The other attributes could be Organisation which would be the organisation which made the agent, UAname, which would be the name of the software, UAversion, which would be 1.5 in the case of firefox and 6.0 in the case of IE, OSname and OSversion. This would make my firefox UA string:
UAtype=”browser” Organisation=”Mozilla” UAname=”Firefox” UAversion=”1.5″ OSname=”Windows” OSversion=”XP Pro SP2″
This is much easier to read and understand. Obviously each attribute should be optional but you shouldn’t be able to add your own. Well… you could add your own but don’t expect it to make a difference.

Why do I want all this done? Image the difficulties that software developers have in creating the software that logs who visits your sites. With this is would suddenly be so very easy. If nothing else this would promote competition in that area which is always a good thing. It would also help the web developers who write JavaScript which is browser dependant and have to parse the UA string for various bits and bobs.

The change would not have to be overnight, it could be a gradual process of acceptance (or rejection, depending on how you look at it). New browsers could have their regular user agent and a second header called XMLUA which follows the pattern described here. Obviously there would be no way for PHP or JavaScript to read this new XMLUA header until the functions/variables are built into the languages.
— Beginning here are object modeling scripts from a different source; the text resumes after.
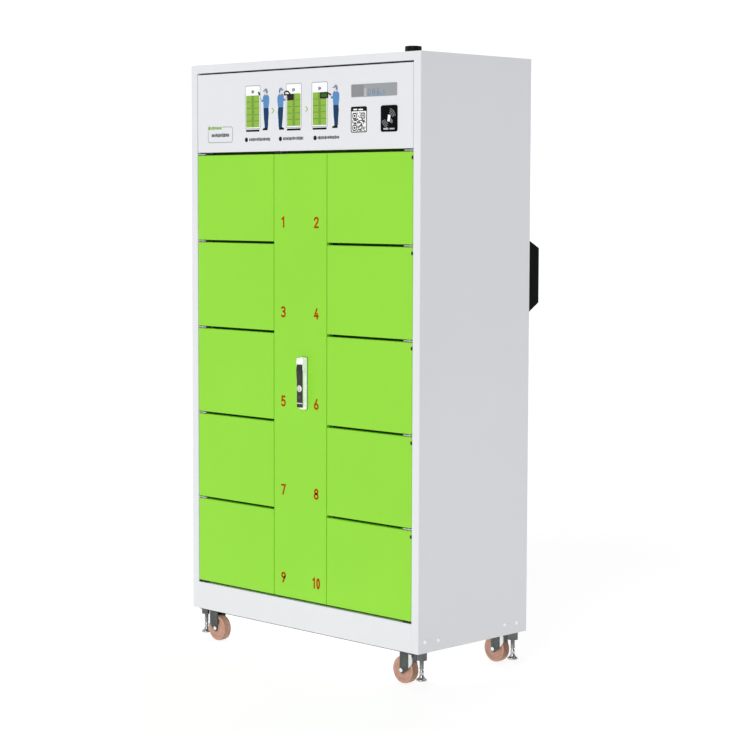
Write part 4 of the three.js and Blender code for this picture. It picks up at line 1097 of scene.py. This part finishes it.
# ------------------------------------------------------- casters and feet
for cn in corner_names:
    lo, hi = mm(f"caster_wheel_{cn}")
    R = (hi.z - lo.z) / 2 - 0.05
    cx, cy, cz = (lo.x + hi.x) / 2, (lo.y + hi.y) / 2, (lo.z + hi.z) / 2
    half = [(6.5, 14.1), (10.5, 14.1), (11.6, 13.4), (12.4, 10.4), (14.0, 9.2), (24.5, 8.8), (27.5, 9.4), (29.6, 11.4), (31.2, 12.6), (33.0, 12.9), (36.6, 13.0), (38.6, 12.4), (39.6, 11.0), (R, 8.2)]
    prof = [(r_, -y_) for r_, y_ in half] + half[::-1]
    # the tread faces take the darker tread material, painted shade on the tread
    mats = [1 if (prof[k][0] > 38.0 and prof[(k + 1) % len(prof)][0] > 38.0) else 0 for k in range(len(prof))]
    bm = bmesh.new()
    lathe(bm, prof, "y", (cx, cy, cz), 96, mats=mats)
    finish_mesh(f"wheel_{cn}", bm, [NYLON, TREAD_PAINTED_SHADE], f"caster_wheel_{cn}", (f"caster_wheel_{cn}",), smooth=40)

    s = 1 if "left" in cn else -1
    px = 66 if s > 0 else BODY_W - 66
    py, z, axx = cy, cz, cx
    # pressed fork: two legs joined by a rounded wall on the side away from the wheel
    T, RO = 2.4, 8.0
    plan = [(26.5, -17.4), (-17.0 + RO, -17.4)]
    plan += [(-17.0 + RO - RO * math.sin(math.radians(t)), -17.4 + RO - RO * math.cos(math.radians(t))) for t in range(10, 91, 10)]
    half_n = len(plan)
    plan += [(u, -v) for u, v in plan[::-1]]
    def lower(u):
        # the lower edge of the sheet at distance u from the swivel axis
        pts = [(-9.0, -51.5), (9.0, z - 8.2), (11.5, z - 9.8), (14.5, z - 10.8), (18.0, z - 11.2), (22.0, z - 10.2), (25.0, z - 7.6), (26.5, z - 3.0)]
        if u <= pts[0][0]:
            return pts[0][1]
        for (a_, za), (b_, zb) in zip(pts, pts[1:]):
            if u <= b_:
                return za + (zb - za) * (u - a_) / (b_ - a_)
        return pts[-1][1]
    path = []
    for (u0, v0), (u1, v1) in zip(plan, plan[1:]):
        steps = 14 if abs(u1 - u0) > 10 else (4 if abs(v1 - v0) > 8 else 1)
        path += [(u0 + (u1 - u0) * k / steps, v0 + (v1 - v0) * k / steps) for k in range(steps)]
    path.append(plan[-1])
    bm = bmesh.new()
    cols = []
    for k, (u, v) in enumerate(path):
        p0, p1 = path[max(0, k - 1)], path[min(len(path) - 1, k + 1)]
        d = Vector((p1[0] - p0[0], p1[1] - p0[1])).normalized()
        nrm = Vector((-d.y, d.x))
        inward = nrm if nrm.dot(Vector((6 - u, -v))) > 0 else -nrm
        zt, zb_ = -8.4, lower(u)
        if u < -17.0 + RO + 0.01 or abs(v) < 17.4 - 0.01:
            # round the bend the edge climbs to clear the wheel
            w_ = min(1.0, max(0.0, (17.4 - abs(v)) / (RO + 1.5)))
            zb_ = -51.5 + 17.3 * w_ ** 0.62
        pts4 = []
        for q, zz in ((0, zt), (0, zb_), (T, zb_), (T, zt)):
            uu, vv = u + inward.x * q, v + inward.y * q
            pts4.append(bm.verts.new((px + s * uu, py + vv, zz)))
        cols.append(pts4)
    for i_, (A, B) in enumerate(zip(cols, cols[1:])):
        vm = abs(path[i_][1] + path[i_ + 1][1]) / 2
        # the bend faces take bright satin chrome: a painted highlight where the key light catches the bend
        bend = 17.35 > vm > 9.6
        for k in range(4):
            f_ = bm.faces.new((A[k], A[(k + 1) % 4], B[(k + 1) % 4], B[k]))
            f_.material_index = 1 if bend else 0
    bm.faces.new(cols[0][::-1])
    bm.faces.new(cols[-1])
    bmesh.ops.recalc_face_normals(bm, faces=bm.faces)
    finish_mesh(f"fork_{cn}", bm, [DARK, CHROME2], f"caster_fork_{cn}", (f"caster_fork_{cn}",), 0.5, 2, smooth=44)
    bm = bmesh.new()
    crown = [(px - s * 13, py - 17.2), (px + s * 18, py - 17.2), (px + s * 22, py - 13), (px + s * 22, py + 13), (px + s * 18, py + 17.2), (px - s * 13, py + 17.2), (px - s * 16.8, py + 13), (px - s * 16.8, py - 13)]
    prism(bm, fillet(crown, 3, 4), -11.6, -8.2, "xy")
    finish_mesh(f"crown_{cn}", bm, DARK, f"caster_fork_{cn}", (f"caster_fork_{cn}",), 0.7, 3)
    bm = bmesh.new()   # ball race
    lathe(bm, [(0, -8.4), (18.6, -8.4), (19, -7.8), (18.2, -6.6), (18.6, -5.6), (18.2, -4.5), (0, -4.5)], "z", (px, py, 0), 56)
    finish_mesh(f"race_{cn}", bm, DCHROME, f"caster_fork_{cn}", (), smooth=35)
    bm = bmesh.new()   # raised boss round the axle on each leg, pressed out of the sheet
    for yy, d in ((py - 17.35, -1), (py + 17.35, 1)):
        pr = [(0, -0.6 * d), (9.4, -0.6 * d), (9.4, 0.1 * d), (8.6, 0.7 * d), (0, 0.7 * d)]
        lathe(bm, pr if d > 0 else pr[::-1], "y", (axx, yy, z), 36)
    finish_mesh(f"fork_bosses_{cn}", bm, DARK, f"caster_fork_{cn}", smooth=50)
    bm = bmesh.new()   # axle bolt, hex head and nut
    lathe(bm, [(0, -17.6), (6, -17.6), (6, 17.6), (0, 17.6)], "y", (axx, py, z), 32)
    for yy, d in ((py - 18.0, -1), (py + 18.0, 1)):
        pr = [(0, 0), (6.6, 0), (6.9, 0.5 * d), (6.9, 2.6 * d), (6.2, 3.2 * d), (0, 3.2 * d)]
        if d < 0:
            pr = pr[::-1]
        lathe(bm, pr, "y", (axx, yy, z), 6)
        pr = [(0, 3.0 * d), (4.0, 3.0 * d), (4.0, 3.4 * d), (3.2, 3.6 * d), (0, 3.6 * d)]
        if d < 0:
            pr = pr[::-1]
        lathe(bm, pr, "y", (axx, yy, z), 24)
    finish_mesh(f"axle_{cn}", bm, CHROME, f"caster_fork_{cn}", (), 0.3, 2)

    lo, hi = mm(f"levelling_foot_{cn}")
    fx_, fy_ = (lo.x + hi.x) / 2, (lo.y + hi.y) / 2
    zb = lo.z
    prof = [(0, zb), (14.4, zb), (15.4, zb + 1.0), (15.4, zb + 4.2), (14.8, zb + 5.2), (13.4, zb + 6.2), (11.2, zb + 7.4), (9.0, zb + 9.6), (7.2, zb + 12.8), (6.3, zb + 16.6), (5.9, zb + 20.0), (6.4, zb + 22.0), (6.7, zb + 24.4), (6.4, zb + 26.8), (5.2, zb + 28.6), (5.0, zb + 33.2), (6.2, zb + 34.0)]
    zt = zb + 34.4
    while zt < 30:
        prof += [(6.5, zt), (5.8, zt + 0.9)]
        zt += 1.8
    prof += [(5.8, hi.z - 1), (5.0, hi.z), (0, hi.z)]
    bm = bmesh.new()
    lathe(bm, prof, "z", (fx_, fy_, 0), 48)
    finish_mesh(f"foot_{cn}", bm, FOOTM, f"levelling_foot_{cn}", (f"levelling_foot_{cn}",), smooth=50, weighted=False)

# ----------------------------------------------- fixings on the side panels
bm = bmesh.new()
for y, z in ((30, 34), (86, 31), (375, 34), (430, 31)):
    lathe(bm, [(0, -0.05), (6.6, -0.05), (6.4, 0.7), (5.2, 1.7), (3.2, 2.4), (1.4, 2.7), (0, 2.75)], "x", (BODY_W, y, z), 32)
finish_mesh("rivets_right", bm, RIVETM, "cabinet", smooth=50)
bm = bmesh.new()
for y, z in ((30, 34), (86, 31), (375, 34), (430, 31)):
    lathe(bm, [(0, -2.75), (1.4, -2.7), (3.2, -2.4), (5.2, -1.7), (6.4, -0.7), (6.6, 0.05), (0, 0.05)], "x", (0, y, z), 32)
finish_mesh("rivets_left", bm, RIVETM, "cabinet", smooth=50)
bm = bmesh.new()   # screws round the rear panel
for x in [60 + 172 * k for k in range(6)]:
    for z in (30, BODY_H - 30):
        lathe(bm, [(0, -0.3), (4.4, -0.3), (4.2, 0.7), (2.6, 1.3), (0, 1.5)], "y", (x, BODY_D - 1.5, z), 20)
for z in [300 + 275 * k for k in range(5)]:
    for x in (34, BODY_W - 34):
        lathe(bm, [(0, -0.3), (4.4, -0.3), (4.2, 0.7), (2.6, 1.3), (0, 1.5)], "y", (x, BODY_D - 1.5, z), 20)
finish_mesh("rear_screws", bm, ZINC, "cabinet", smooth=50)

# ------------------------------------------------ inside the compartments
PINM = Mat("contact_brass", (0.78, 0.55, 0.22, 1), rough=0.25, metal=1.0, var=0.08, var_scale=60).m
LED = Mat("socket_led", (0.05, 0.55, 0.12, 1), rough=0.3, var=0.05, var_scale=60, emit=((0.10, 1.0, 0.25, 1), 1.5)).m
plates, holes, leds, pins = bmesh.new(), bmesh.new(), bmesh.new(), bmesh.new()
for i in range(1, 11):
    dl, dh = mm(f"door_{i}")
    bl, bh = mm("charger_backplane_left" if i % 2 else "charger_backplane_right")
    cx, cz, y = (bl.x + bh.x) / 2, (dl.z + dh.z) / 2, bl.y
    prism(plates, rrect(cx - 30, cx + 30, cz - 23, cz + 23, 5, 5), y - 1.6, y + 0.5)
    for dx in (-13, 13):
        prism(holes, circle(cx + dx, cz + 3, 8.2, None, 32), y - 1.75, y - 1.5)
        for dz in (-3, 3):
            lathe(pins, [(0, -2.6), (0.9, -2.6), (1.1, -2.2), (1.1, 0), (0, 0)], "y", (cx + dx, y, cz + 3 + dz), 14)
    lathe(leds, [(0, -2.4), (1.6, -2.2), (2.2, -1.5), (2.2, 0), (0, 0)], "y", (cx, y, cz - 15), 20)
finish_mesh("socket_plates", plates, BLACK, "cabinet", (), 0.5, 3)
finish_mesh("socket_holes", holes, GLOSSB, "cabinet")
finish_mesh("socket_leds", leds, LED, "cabinet")
finish_mesh("socket_pins", pins, PINM, "cabinet")

# --------------------------------------------------------- floor and light
fb = bmesh.new()
S = 30.0
vs = [fb.verts.new((x, y, 0)) for x, y in ((-S, -S), (S, -S), (S, S), (-S, S))]
fb.faces.new(vs)
me = bpy.data.meshes.new("floor")
fb.to_mesh(me); fb.free()
floor = bpy.data.objects.new("floor", me)
scene.collection.objects.link(floor)
floor.location.z = -0.0002
FLOORM = Mat("studio_floor", (0.42, 0.42, 0.42, 1), rough=0.9, var=0.004, var_scale=0.6, rough_var=0.03, rough_scale=2.0, spec=0.05, emit=((1, 1, 1, 1), 0.74)).m
me.materials.append(FLOORM)

# Studio: a soft surround made of bright and dark panels, by compass direction.
world = bpy.data.worlds.new("studio")
scene.world = world
world.use_nodes = True
wt = world.node_tree
bg = wt.nodes["Background"]
tc = wt.nodes.new("ShaderNodeTexCoord")
sep = wt.nodes.new("ShaderNodeSeparateXYZ")
wt.links.new(tc.outputs["Generated"], sep.inputs["Vector"])
at = wt.nodes.new("ShaderNodeMath")
at.operation = "ARCTAN2"
wt.links.new(sep.outputs["Y"], at.inputs[0])
wt.links.new(sep.outputs["X"], at.inputs[1])
mr = wt.nodes.new("ShaderNodeMapRange")
mr.inputs["From Min"].default_value = -math.pi
mr.inputs["From Max"].default_value = math.pi
wt.links.new(at.outputs["Value"], mr.inputs["Value"])
ramp = wt.nodes.new("ShaderNodeValToRGB")
wt.links.new(mr.outputs["Result"], ramp.inputs["Fac"])
PANELS = [(-180, 0.62), (-150, 0.62), (-128, 0.82), (-108, 0.34), (-96, 0.24), (-84, 0.38), (-70, 0.62), (-48, 0.62), (-36, 0.20), (-6, 0.10), (12, 0.18), (30, 0.56), (50, 0.56), (64, 0.14), (92, 0.16), (108, 0.9), (118, 1.06), (152, 1.06), (166, 0.8), (180, 0.62)]
els = ramp.color_ramp.elements
for k, (deg, v) in enumerate(PANELS):
    pos = (deg + 180) / 360
    e = els[0] if k == 0 else (els[-1] if k == len(PANELS) - 1 else els.new(pos))
    e.position = pos
    e.color = (v, v, v * 1.012, 1)
wt.links.new(ramp.outputs["Color"], bg.inputs["Color"])
bg.inputs["Strength"].default_value = 1.0

sun = bpy.data.lights.new("key", "SUN")
sun.energy = 0.78
sun.angle = math.radians(32)
so = bpy.data.objects.new("key", sun)
scene.collection.objects.link(so)
az, el = math.radians(-72), math.radians(30)
d = -Vector((math.cos(az) * math.cos(el), math.sin(az) * math.cos(el), math.sin(el)))
so.rotation_euler = d.to_track_quat("-Z", "Y").to_euler()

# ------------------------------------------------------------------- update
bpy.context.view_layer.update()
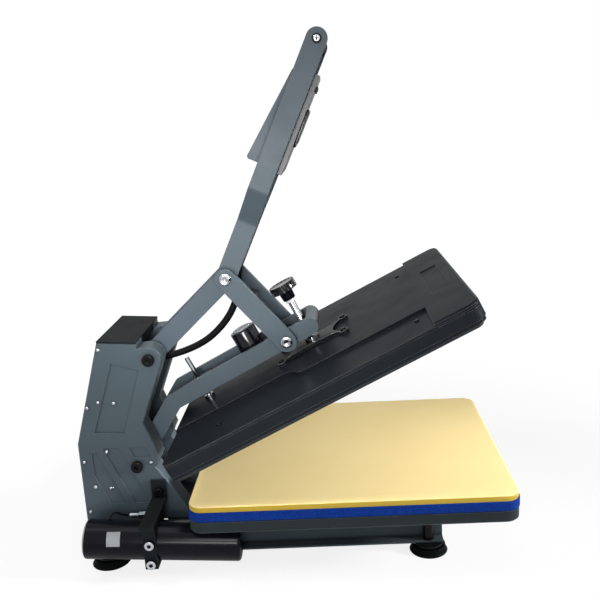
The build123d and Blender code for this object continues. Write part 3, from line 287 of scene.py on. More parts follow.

One possibility is to wait for the functions to be created or else the web servers could see if a XMLUA header exists and if so then replace the regular user agent with the new one. This would in fact brake the existing browser detection functions in every language so waiting for the languages to upgrade would be the ideal solution.

Eventually the regular UA string could be dropped.

Maybe you feel I missed out a crucial attribute, maybe you feel the current system works fine (why fix what ain’t broke?). Let me know.

  • ido

    I think on Microsoft here, that have history of “breaking the rules”. I can’t see how new standard will be implemented without any something that will cause companies such as Microsoft to use the standard “AS-IS” without add or modify things for it.

    IMHO you should start with making Microsoft and other companies to adopt standards first, then you can go and do something like changing ID of a user agent.

  • Ravi Char

    Nice idea Sid.

  • Jamie Anderson

    The biggest problem here is backwards compatability.

    The “Mozilla/” part of the user-agent is quite historical. Back in the dark ages of the net, some web pages would break quite severely in different browsers. One browser would would fine, others would show a mess. To fix this, the web server would serve up different versions of the page to different browsers.

    You then get the problem of what happens when a new browser comes out that can render the page correctly. The web server probably doesn’t know about the browser, and will dish out the “compatability” version of the page. So, to get the “new” version of the page, it has to pretend to be a known “non-broken” browser.

    Of course, web sites expect this now, so it’s hard to get out of the practice.

    As for the name-value pairs, you haven’t quite got it right. Looking at the IE user agent, you have:

    “Mozilla/4.0″ = I’m pretending to be Mozilla
    “(compatible;” = I’m just a compatible clone
    “MSIE 6.0;” = I’m actually IE 6.0
    “Windows NT 5.1;” = I’m running on Win XP
    “SV1;” = “Security Version 1″ (XP SP2)
    “.NET CLR 1.1.4322)” = The .NET 1.1 framework is available

  • John Lascurettes


    If there are still sites created in the “dark ages” of the Web that still rely on the “Mozilla/” string, then they aren’t even worth visiting. Get real. It’s time for sites that do that sort of thing to be left by the wayside. And it’s not like one cannot simply spoof the UA string with a modern browser (including IE7) if need be to fool such old stupid sites.

  • Juha-Matti

    An interesting comment.
    “Last modified” date is August 13, 2005, in turn.

  • Sid

    Thanks for that link… certainly a good read.

  • Joe

    What a User-Agent string should look like is already spelled out in RFC 1945 and RFC 2068.
    It should look like one or more of: a product token (no white space) followed by a slash (“/”) followed by the product-version token optionally followed by a comment in parentheses (“(“,”)”). Tokens consist of alpha-numerics and some other printable characters (not “tspecials”), no white space or controls.
    So for example:
    Mozilla/4.0 (this is a comment by the Mozilla product)

    BarneysBestBrowser/SecondVer (my favorite color is green with yellow stripes) WebRenderLibrary/6.2-3 ffCrypto/81 (no comment for web render but this comment for ffcrypto (comments can contain nested comments) but are otherwise not allowed to contain ( and ) independently)

    Products are supposed to be ordered in the significance of identifying the application.
    So for example if Microsoft could read the RFCs:
    MSIE/6.0 (.NET CLR 1; what ever comments that they feel are useful) Windows/XPsp2

    So, I would contend that, the User-Agent string if used as intended is not really that messy.

    Now yes I realize that the vendors (Microsoft) has done its own thing and that some servers act on the User-Agent string such as historically only sending “advanced content (e.g. frames)” to Mozilla/4.0 browsers. But the servers should not be looking at anything in the comments, and any format or meaning of the comment is relative to the product/version token pair before it. And the servers should be spelling out that they are sending different content with the Vary response header including User-Agent if that is one of the things that they vary over. (e.g. “Vary: User-Agent Accept-Language”)

    So unfortunately while your article recognizes problems with the User-Agent string; the vendors can not even get the current specifications correct – they would probably find some way to “bollux-up” your proposal as well.